トピックス

2012国際協同組合年〜明日を拓く協同組合〜(「協同」7月号)
賀川豊彦と「農民福音学校」

2012.07.06

賀川の活動は、労働組合、農民組合、生活協同組合、社会保険など、多岐にわたりますが、最も精力的に時間を使ったのは農民活動でした。その中心的な活動が農民福音学校です。全国に広がったこの学校の第1号は、西宮市瓦木村の「日本農民福音学校」で、1927年から42年の15年間続けられました。生徒は、北海道から琉球まで全国から集まりました。賀川は、さまざまな活動で忙しく4時間しか睡眠時間がないといった日常でありましたが、農民福音学校の間は、最初と最後の1週間は必ずみんなと寝食を共にし、午前中3時間の講義を行いました。この学校にかける彼の意気込みが伝わってきます。

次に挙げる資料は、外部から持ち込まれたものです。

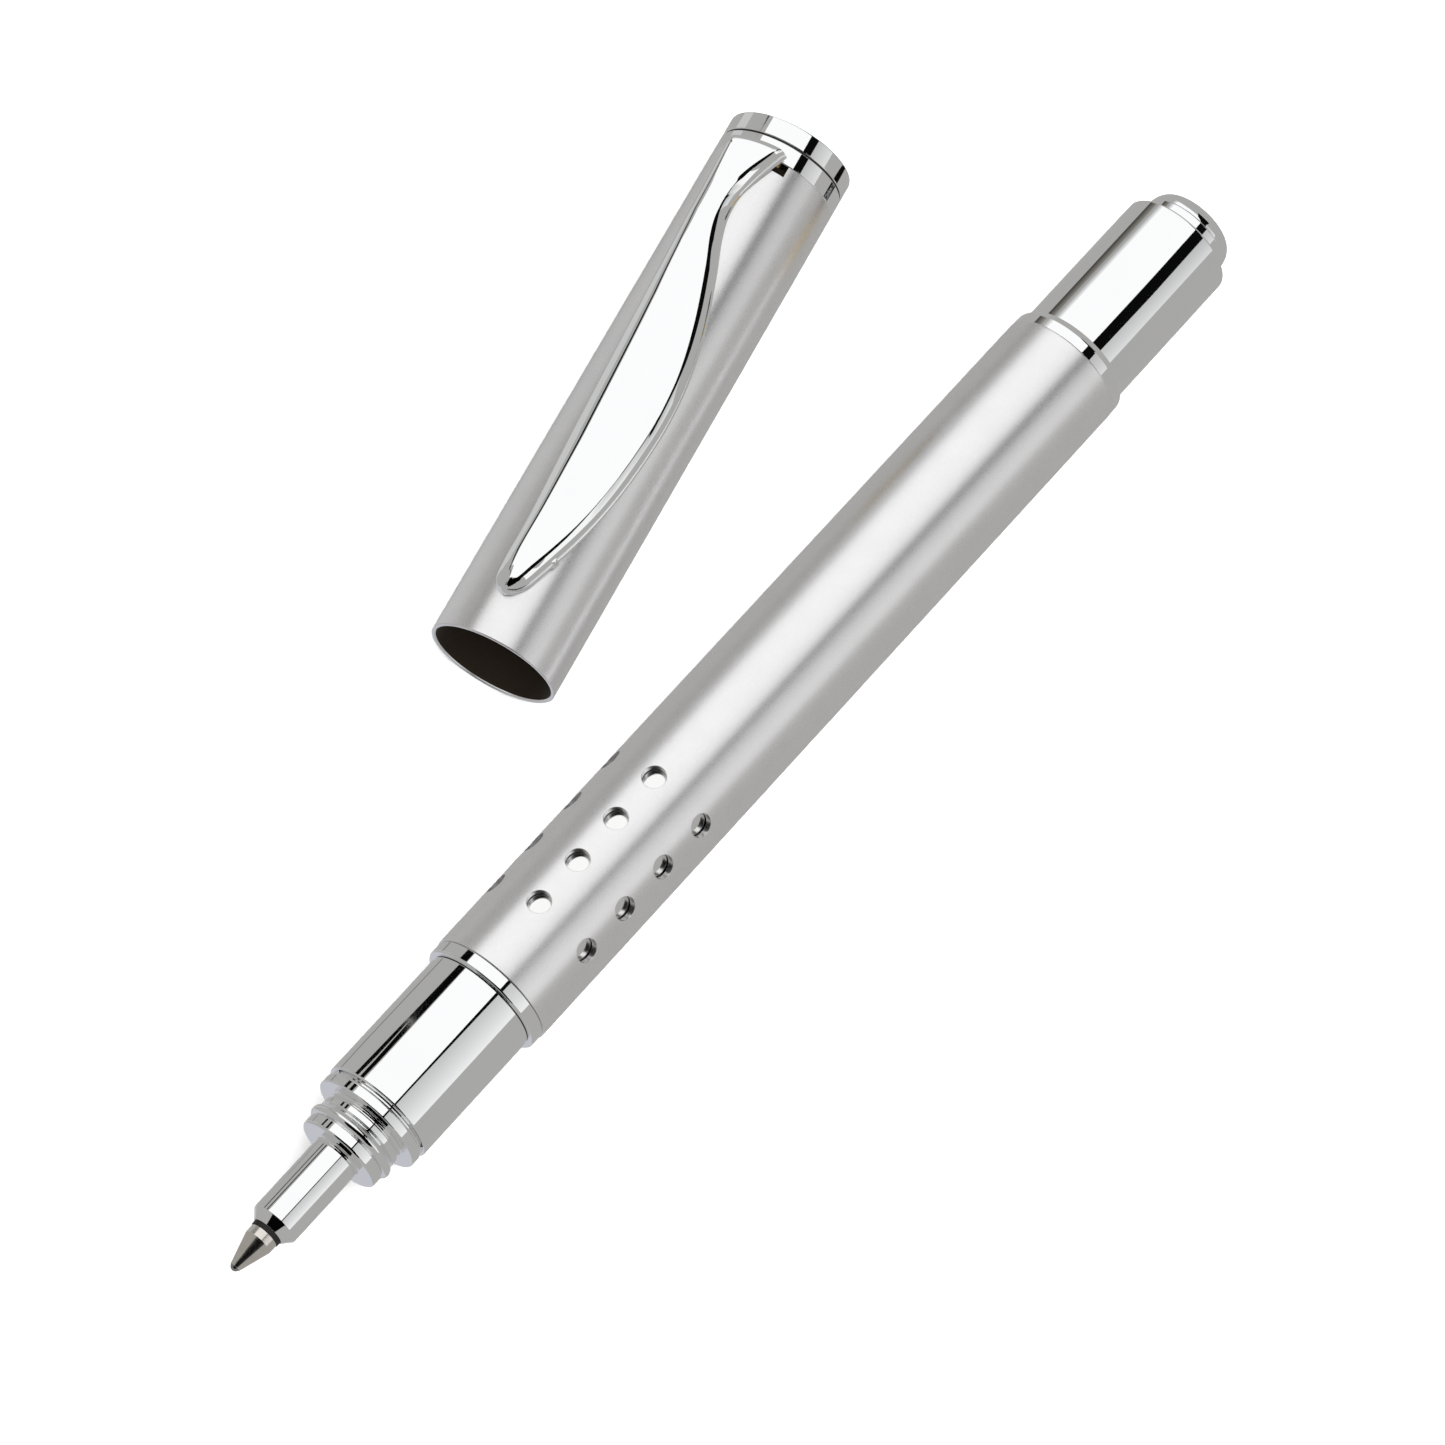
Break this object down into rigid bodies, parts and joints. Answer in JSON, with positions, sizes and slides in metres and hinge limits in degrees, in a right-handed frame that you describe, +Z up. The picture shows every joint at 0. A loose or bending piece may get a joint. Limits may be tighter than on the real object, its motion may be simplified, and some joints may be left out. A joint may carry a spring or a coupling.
{
  "type": "rollerball pen",
  "caption": "Slim metal writing pen with a perforated satin barrel and a polished grip section, lying open with its clip cap beside it.",
  "frame": {"origin": "middle of the perforated barrel tube, on the pen's axis", "axes": "+X along the pen's axis from the writing point to the tail, +Y towards the cap that lies beside the pen, +Z up from the table; the table is at z = -5.5 mm"},
  "size_m": [0.1215, 0.0394, 0.0142],
  "materials": {
    "polished_chrome": "polished chrome plating",
    "cap_chrome": "polished chrome plating",
    "satin_barrel": "satin brushed metal",
    "satin_cap": "satin brushed metal, turned rings inside",
    "liner_metal": "plain drawn tube",
    "brass": "turned brass",
    "stainless": "turned stainless steel",
    "refill_body": "drawn tube",
    "carbide": "ground and lapped",
    "spring_steel": "drawn wire",
    "dark_plastic": "moulded, matt",
    "ink_fibre": "bonded fibre soaked with ink",
    "seal_rubber": "moulded, matt"
  },
  "bodies": {
    "barrel": {"barrel_tube": "satin_barrel", "barrel_liner": "liner_metal", "front_trim_ring": "polished_chrome", "front_bush": "brass", "rear_bush": "brass", "rear_trim_ring": "polished_chrome", "tail_sleeve": "polished_chrome", "tail_button": "polished_chrome", "spring_seat": "dark_plastic"},
    "section": {"section_sleeve": "polished_chrome", "nose_piece": "polished_chrome", "section_seal": "seal_rubber"},
    "refill": {"refill_tip": "stainless", "refill_collar": "dark_plastic", "refill_tube": "refill_body", "ink_feed_rod": "ink_fibre", "ink_reservoir": "ink_fibre", "refill_end_plug": "dark_plastic", "refill_spring": "spring_steel"},
    "ball": {"writing_ball": "carbide"},
    "cap": {"cap_tube": "satin_cap", "cap_liner": "brass", "inner_cap": "dark_plastic", "cap_plug": "brass", "clip_ring": "cap_chrome", "crown_washer": "seal_rubber", "crown": "cap_chrome", "crown_stud": "stainless"},
    "clip": {"clip_blade": "cap_chrome"}
  },
  "joints": [
    {"name": "section_unscrew", "type": "hinge", "parent": "barrel", "child": "section", "pos_m": [-0.0379, 0, 0], "axis": [1, 0, 0], "range_deg": [0, 1440]},
    {"name": "refill_press", "type": "slide", "parent": "section", "child": "refill", "axis": [1, 0, 0], "range_m": [0, 0.0008], "stiffness_N_per_m": 300, "springref_m": -0.004, "deforming": ["refill_spring"]},
    {"name": "ball_roll", "type": "hinge", "parent": "refill", "child": "ball", "pos_m": [-0.0667, 0, 0], "axis": [0, 1, 0], "continuous": true},
    {"name": "cap_swing", "type": "hinge", "parent": "barrel", "child": "cap", "pos_m": [-0.04685, 0.00535, 0], "axis": [0, 0, 1], "range_deg": [0, 167.6]},
    {"name": "clip_flex", "type": "hinge", "parent": "cap", "child": "clip", "pos_m": [0.03024, 0.03076, 0.00522], "axis": [-0.1867, 0.8492, -0.4939], "range_deg": [0, 4], "stiffness_Nm_per_rad": 0.6, "springref_deg": -1.15}
  ]
}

この学校は、形式もその教育効果も吉田松陰の松下村塾のような物と言えます。それほど、後の日本の農村に大きな影響を与えています。この学校を卒業した人たちが、郷里に帰り、今までのような稲作だけでなく、畜産や果実など、また時計やハムの工場を作るなど多角経営に踏み出すようになり、日本の農業の形を変えて行きました。農村の質的変化のエンジンとなったのです。


この日本農民学校はデンマークの高等農民学校(国民高等学校)を参考にしています。賀川は招かれて数回欧米に講演旅行をしていました。そのうち1925年には6日間デンマークに滞在し、各地の農民学校を訪問しています。そしてその農民学校の素晴らしさに感銘を受け、帰国したら同じような意図を持った農民学校を作り、日本の繁栄の基礎を作りたいと考えていました。


賀川の唱えた、神を愛し、土を愛し、隣人を愛すという「三愛主義」は、今も北海道の「酪農学園」などで脈々と受け継がれ、そこを巣立った若者が農村へ入り、日本の農業の発展のために頑張っています。